In Colombia, there is a lack of trust in banks and more widely in the institutions of government. “‘In Latin America, 65% of people don’t use banks, because they just don’t trust banks,’ [said] Aflore CEO, Ana Barrera.” [7] The agency is run from within Bancóldex, the Banco de Comercio Exterior, and this means that it enjoys limited public confidence.

Policy

Clear Objectives Good

There are three main objectives to iNNpulsa in achieving hyper-growth: overcoming the cultural barriers that impede rapid growth; injecting resources where they were needed; and strengthening regional stakeholders  so they can promote business hyper-growth locally. It has a more general purpose of encouraging startups and operating as a seed accelerator.

Evidence Good

There had been other, similar initiatives in Latin America, for example the Start-Up Chile programme, which the Chilean government launched in  2010 as a seed accelerator to foster a culture of entrepreneurship in the country and position Chile as the innovation and entrepreneurship hub of Latin America.

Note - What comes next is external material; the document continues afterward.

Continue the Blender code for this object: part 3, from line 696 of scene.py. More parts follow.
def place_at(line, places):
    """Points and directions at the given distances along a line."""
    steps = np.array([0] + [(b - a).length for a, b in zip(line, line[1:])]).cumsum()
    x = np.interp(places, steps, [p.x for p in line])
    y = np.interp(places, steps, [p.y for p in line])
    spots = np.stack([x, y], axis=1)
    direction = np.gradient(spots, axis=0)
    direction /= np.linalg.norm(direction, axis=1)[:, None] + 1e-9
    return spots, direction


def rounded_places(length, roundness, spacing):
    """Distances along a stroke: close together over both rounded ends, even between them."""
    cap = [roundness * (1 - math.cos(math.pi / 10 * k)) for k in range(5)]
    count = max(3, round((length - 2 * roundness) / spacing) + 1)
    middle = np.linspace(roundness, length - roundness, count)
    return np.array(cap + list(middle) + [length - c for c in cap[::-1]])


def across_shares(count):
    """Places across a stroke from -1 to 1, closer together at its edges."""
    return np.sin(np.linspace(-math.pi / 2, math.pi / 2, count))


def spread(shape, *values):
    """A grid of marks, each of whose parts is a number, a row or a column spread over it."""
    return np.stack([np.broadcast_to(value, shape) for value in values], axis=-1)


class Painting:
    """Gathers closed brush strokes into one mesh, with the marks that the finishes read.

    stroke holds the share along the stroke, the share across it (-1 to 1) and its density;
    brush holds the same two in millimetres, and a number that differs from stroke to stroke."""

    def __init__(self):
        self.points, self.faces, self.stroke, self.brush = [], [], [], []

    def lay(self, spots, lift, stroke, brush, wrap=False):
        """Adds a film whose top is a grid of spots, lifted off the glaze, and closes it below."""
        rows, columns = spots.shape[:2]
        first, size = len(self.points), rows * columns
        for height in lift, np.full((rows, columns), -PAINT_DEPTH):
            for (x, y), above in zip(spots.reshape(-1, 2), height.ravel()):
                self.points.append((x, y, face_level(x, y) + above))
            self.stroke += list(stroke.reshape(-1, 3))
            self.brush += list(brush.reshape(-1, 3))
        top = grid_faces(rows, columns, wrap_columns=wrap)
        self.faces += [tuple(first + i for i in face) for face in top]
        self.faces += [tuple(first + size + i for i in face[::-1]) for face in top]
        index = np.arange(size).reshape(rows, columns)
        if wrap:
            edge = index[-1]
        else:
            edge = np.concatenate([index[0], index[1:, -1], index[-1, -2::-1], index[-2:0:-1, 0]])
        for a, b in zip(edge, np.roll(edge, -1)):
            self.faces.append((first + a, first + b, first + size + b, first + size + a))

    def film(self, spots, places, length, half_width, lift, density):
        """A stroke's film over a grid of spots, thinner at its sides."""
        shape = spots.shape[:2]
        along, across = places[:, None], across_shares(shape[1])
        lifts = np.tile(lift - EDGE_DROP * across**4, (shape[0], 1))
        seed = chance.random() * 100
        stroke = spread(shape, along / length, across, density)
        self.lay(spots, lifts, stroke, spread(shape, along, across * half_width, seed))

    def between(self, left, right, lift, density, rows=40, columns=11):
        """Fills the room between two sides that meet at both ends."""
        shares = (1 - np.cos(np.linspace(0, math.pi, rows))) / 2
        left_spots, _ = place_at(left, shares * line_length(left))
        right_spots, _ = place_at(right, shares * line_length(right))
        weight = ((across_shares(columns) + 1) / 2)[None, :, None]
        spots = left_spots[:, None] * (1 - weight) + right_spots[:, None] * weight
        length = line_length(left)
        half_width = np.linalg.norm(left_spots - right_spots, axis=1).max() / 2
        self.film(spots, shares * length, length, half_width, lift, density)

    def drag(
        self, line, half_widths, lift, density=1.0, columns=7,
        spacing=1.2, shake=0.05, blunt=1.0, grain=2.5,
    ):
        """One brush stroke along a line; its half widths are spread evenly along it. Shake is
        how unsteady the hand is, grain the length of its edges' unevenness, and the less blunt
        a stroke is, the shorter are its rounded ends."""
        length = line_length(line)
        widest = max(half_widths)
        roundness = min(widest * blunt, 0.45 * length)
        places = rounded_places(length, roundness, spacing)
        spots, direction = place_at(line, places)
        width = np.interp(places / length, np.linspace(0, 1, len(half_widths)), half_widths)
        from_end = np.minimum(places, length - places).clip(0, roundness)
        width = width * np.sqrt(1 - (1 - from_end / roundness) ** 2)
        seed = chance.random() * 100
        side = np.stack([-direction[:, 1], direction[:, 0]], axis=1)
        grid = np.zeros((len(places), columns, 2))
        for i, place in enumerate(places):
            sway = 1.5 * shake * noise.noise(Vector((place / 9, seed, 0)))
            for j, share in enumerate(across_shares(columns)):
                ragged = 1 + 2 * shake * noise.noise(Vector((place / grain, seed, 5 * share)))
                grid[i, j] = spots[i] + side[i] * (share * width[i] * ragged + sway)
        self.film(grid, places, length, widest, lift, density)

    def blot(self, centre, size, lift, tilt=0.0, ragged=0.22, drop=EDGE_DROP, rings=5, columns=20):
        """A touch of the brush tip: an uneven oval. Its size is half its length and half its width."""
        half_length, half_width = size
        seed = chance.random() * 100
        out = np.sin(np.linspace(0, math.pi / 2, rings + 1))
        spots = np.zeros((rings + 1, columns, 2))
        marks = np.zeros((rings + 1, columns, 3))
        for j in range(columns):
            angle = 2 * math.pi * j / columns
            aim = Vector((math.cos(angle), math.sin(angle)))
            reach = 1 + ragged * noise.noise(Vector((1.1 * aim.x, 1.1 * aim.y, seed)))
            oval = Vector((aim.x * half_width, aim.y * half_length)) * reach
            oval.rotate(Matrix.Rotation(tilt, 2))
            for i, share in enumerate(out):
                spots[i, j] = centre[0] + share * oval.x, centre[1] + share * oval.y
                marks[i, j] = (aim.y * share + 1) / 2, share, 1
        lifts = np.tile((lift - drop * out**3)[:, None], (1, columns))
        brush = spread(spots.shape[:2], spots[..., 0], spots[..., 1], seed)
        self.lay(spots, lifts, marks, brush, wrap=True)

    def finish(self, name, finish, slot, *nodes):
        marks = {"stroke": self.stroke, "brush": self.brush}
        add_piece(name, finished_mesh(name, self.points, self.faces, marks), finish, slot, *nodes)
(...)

iNNpulsa Colombia has put in place strong assessment procedures to evaluate any proposals. It uses a scorecard system, rating applications based  two major criteria : technical (the bidder’s experience and methodology); and economic (financial and budgetary capability).

Feasibility Good

iNNpulsa has received significant government funding to assure its financial feasibility through iNNpulsa Colombia, which covers startups, and the iNNpulsa Mipyme programme which is a modernisation fund to support businesses with at least two years of activity.

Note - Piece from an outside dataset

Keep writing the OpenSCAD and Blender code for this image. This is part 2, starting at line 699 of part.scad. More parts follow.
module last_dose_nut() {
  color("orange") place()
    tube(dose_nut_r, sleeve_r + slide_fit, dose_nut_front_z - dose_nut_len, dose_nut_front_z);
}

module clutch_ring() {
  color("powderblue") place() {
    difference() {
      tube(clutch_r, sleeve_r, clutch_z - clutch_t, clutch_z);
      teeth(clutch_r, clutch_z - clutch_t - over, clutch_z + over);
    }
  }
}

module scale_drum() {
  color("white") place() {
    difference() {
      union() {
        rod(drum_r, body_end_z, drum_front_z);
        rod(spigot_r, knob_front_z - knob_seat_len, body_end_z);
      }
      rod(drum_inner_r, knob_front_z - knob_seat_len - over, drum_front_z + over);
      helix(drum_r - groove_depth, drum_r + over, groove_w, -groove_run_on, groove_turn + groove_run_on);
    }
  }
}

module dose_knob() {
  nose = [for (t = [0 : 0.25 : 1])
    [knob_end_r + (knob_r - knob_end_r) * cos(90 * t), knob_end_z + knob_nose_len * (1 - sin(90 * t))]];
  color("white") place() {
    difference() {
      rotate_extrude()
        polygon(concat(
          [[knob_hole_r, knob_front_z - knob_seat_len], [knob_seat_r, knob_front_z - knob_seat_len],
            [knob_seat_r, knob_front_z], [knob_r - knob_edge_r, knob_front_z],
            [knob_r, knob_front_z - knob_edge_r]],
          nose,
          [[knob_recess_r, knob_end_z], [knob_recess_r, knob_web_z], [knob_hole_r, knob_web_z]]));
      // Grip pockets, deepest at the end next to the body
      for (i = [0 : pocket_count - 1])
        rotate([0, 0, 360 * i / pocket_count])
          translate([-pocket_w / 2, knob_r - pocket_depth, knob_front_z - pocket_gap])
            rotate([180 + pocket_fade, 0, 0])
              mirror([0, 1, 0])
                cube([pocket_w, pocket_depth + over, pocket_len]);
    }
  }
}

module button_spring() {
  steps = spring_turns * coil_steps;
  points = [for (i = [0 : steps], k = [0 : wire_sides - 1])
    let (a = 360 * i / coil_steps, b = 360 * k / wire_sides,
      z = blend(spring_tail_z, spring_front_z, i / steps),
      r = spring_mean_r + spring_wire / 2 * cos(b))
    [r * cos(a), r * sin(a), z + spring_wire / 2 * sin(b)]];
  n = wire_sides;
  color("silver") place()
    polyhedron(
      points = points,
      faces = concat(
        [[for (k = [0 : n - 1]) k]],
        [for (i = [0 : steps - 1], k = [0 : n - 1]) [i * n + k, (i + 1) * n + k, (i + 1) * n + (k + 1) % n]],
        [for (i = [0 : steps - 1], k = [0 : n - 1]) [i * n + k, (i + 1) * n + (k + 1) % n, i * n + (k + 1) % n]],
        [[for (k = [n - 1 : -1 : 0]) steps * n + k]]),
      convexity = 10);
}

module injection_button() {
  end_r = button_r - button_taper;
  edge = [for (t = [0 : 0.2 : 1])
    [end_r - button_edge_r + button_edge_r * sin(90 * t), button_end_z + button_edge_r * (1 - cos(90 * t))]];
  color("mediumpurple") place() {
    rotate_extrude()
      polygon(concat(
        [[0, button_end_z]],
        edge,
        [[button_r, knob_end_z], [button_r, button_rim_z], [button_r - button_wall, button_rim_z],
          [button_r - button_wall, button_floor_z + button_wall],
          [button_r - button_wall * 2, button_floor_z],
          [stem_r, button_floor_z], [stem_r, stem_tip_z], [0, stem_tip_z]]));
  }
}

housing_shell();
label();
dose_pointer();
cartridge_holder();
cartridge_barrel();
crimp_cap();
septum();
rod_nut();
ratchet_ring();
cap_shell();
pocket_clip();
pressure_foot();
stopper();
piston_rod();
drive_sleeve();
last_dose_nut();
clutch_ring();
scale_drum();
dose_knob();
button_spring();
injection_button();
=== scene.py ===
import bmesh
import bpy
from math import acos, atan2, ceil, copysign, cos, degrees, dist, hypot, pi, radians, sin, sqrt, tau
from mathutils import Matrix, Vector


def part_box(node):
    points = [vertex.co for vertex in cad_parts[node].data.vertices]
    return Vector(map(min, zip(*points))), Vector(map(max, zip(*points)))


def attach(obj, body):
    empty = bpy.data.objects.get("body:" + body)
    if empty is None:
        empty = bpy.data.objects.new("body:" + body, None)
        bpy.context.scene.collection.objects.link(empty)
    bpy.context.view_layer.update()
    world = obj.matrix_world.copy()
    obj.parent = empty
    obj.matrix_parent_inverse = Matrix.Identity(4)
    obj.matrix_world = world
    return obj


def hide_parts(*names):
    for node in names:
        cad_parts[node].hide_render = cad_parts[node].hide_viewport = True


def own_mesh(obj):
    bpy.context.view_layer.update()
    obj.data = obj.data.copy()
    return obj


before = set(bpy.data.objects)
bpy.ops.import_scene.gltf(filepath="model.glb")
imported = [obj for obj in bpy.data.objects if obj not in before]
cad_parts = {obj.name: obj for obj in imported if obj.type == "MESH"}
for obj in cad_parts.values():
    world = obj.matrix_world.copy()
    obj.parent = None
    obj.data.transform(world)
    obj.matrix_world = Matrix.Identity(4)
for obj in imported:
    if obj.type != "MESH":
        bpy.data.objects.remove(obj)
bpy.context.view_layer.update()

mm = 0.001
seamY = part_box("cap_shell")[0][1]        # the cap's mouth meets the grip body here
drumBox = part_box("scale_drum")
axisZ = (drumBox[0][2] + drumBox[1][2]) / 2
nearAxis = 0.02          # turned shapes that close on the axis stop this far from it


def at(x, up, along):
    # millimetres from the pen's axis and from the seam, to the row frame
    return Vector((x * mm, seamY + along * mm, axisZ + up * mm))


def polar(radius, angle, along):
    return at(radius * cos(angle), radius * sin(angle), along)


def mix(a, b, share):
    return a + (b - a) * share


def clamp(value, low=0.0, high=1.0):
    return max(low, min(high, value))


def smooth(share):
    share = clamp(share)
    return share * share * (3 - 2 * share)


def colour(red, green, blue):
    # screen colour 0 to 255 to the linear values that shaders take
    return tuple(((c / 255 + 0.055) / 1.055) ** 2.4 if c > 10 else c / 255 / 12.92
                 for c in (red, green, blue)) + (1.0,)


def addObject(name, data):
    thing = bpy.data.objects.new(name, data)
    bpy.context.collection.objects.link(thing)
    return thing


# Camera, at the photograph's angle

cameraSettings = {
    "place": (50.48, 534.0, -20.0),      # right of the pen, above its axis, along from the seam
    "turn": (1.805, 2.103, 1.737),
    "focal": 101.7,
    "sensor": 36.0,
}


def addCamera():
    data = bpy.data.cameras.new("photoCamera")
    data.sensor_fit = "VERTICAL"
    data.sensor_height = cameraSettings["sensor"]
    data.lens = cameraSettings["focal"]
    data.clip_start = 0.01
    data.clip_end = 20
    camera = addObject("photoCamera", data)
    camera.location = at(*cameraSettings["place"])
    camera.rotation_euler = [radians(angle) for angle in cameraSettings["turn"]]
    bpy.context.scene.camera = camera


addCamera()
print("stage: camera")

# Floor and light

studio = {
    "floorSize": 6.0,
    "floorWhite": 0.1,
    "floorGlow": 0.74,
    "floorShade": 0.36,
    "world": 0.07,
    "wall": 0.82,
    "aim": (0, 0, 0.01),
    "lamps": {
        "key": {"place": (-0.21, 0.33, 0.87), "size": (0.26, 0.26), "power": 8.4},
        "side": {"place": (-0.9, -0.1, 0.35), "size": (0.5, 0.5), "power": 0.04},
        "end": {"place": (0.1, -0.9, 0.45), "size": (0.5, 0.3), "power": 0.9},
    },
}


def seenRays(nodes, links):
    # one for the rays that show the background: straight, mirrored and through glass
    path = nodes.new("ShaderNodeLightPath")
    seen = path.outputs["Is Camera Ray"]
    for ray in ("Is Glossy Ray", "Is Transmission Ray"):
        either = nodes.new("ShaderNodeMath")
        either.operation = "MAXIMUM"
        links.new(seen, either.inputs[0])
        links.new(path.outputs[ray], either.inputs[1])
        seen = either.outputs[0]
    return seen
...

“iNNpulsa Mipyme can grant up to COP400m (US$200,000) to develop specific innovative products or services, or to help small and medium-sized enterprises (SMEs) to strengthen their position in their sectors.” [8] The funding model is a partnership between the government and the private sector. For each COP2.2 that the fund provides as co-financing, the private sector contributes COP1.

Action

Management Good

iNNpulsa Colombia is a government agency and has its own team of managers, with Catalina Ortiz Lalinde as its general manager. The agency’s application process is well organised and it has, according to Lalinde, ‘“a pipeline made up of about a thousand companies that could eventually join the portfolio’”. [9] The agency is supported by Bancóldex, and therefore has considerable administrative support from government.

Measurement Good

The indicators were not defined at design time, but the agency started capturing relevant  information post-implementation. The indicators capture the outcome, and include:

  • The number of startups and SMEs that have received funding from iNNpulsa.
  • The funding allocated in total, and the proportion of government and private sector funding.
  • The funding allocated by region.

Alignment Good

iNNpulsa is well aligned with government policy as a part of Bancóldex. It has good relationships with regions, as well as with the capital, Bogotá. Connect Region Bogotá, Colombia ANDI and iNNpulsa, in partnership with other institutions, launched Innova Circuit, a collaborative innovation programme enabling companies, researchers and entrepreneurs to work in synergy to solve challenges in a sustainable way. There is an alliance in Barranquilla with the local chamber of commerce, while there is an important network of investors through Medellin-based Ruta N, which is also supported by the IDB.

There are also alliances in the private sector, for example the startup accelerator, MassChallenge, has partnered with iNNpulsa to help Colombian entrepreneurs succeed on the global stage. These include foreign investors, for example in 2015 Mexico’s IBBA Investment Group was interested in supporting enterprises in Colombia through iNNpulsa.